Trevor Nunn's production at this former chocolate factory (such a cool venue, both for plays and dinner... despite permanently Saharan temperatures; every time you go it's sweltering and you see audience members pealing off layers like stars of the Burlesque stage) is truly wonderful. Despite universally terrible wigs and the chronic misjudgement of a scene-stealing dress (think of a dress that has the significance of Rebecca's dress that the new Mrs de Winter wears by mistake), which was more belly dancer than belle of the ball (totally extraordinary) - it was pacey, moving, wholeheartedly emotional - the song 'Seeing is Believing' literally made my hair stand on end. Loved the whole thing.

Set in the inter war years, the fashion was utterly glorious, and given my penchant for 1940s/50s clothes, i sat there desperately wanting to rip the clothes of Rose - fabulous 1950s dresses, plus a rather cool high waisted-turn up-trousers-and-braces look on one of the extras.

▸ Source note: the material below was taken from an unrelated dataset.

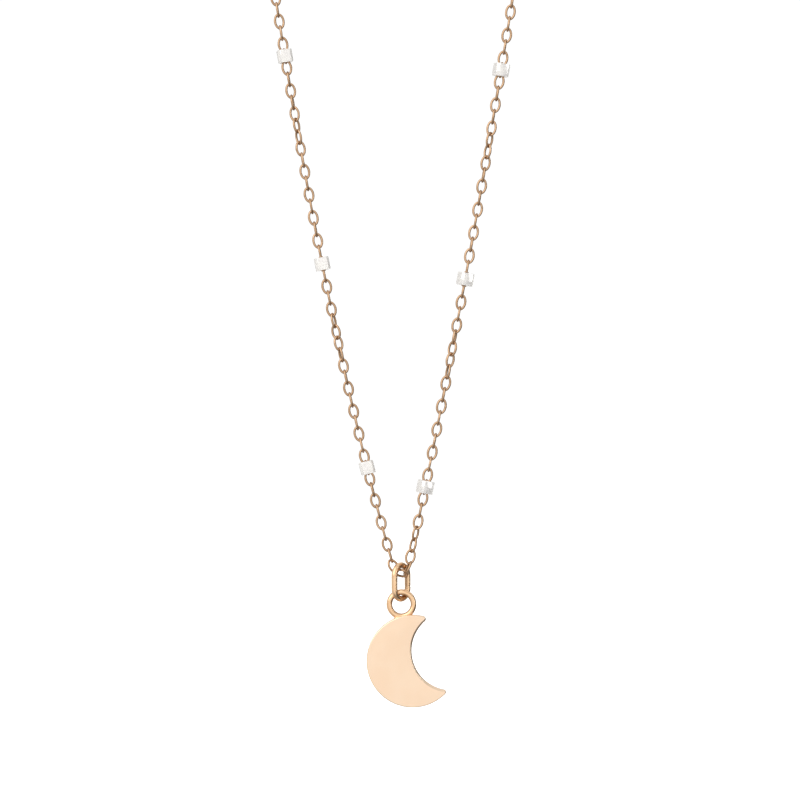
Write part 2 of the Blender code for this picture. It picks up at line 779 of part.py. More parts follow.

But what really made the show was the chemistry between all the leads - it crackled between each one, but was totally different depending on who was involved - playful and naughty, sensual and artistic, puppyish and devotional - there really were languages of love spoken through their bodies as well as in the songs they sang. and also the singing was superb - none of the OTT 1980s stuff; thoughtful, moving, intense - but not ridiculous. cringe factor was low, in other words. the Menier is so intimate, cosy and unflashy, it was perfect for a toned down production of what up until now has been a bells and whistles West End musical. I'm not sure it'll wholly convert a non-musical lover - but at £35, it's worth a try, I'd say. the two people who i invited (read partially dragged) - one of whom edited Angelica Garnett's most recent book, The Unspoken Truth - loved it, despite one of them jokingly (only half i suspect) threatening to walk out at half time even before curtain up.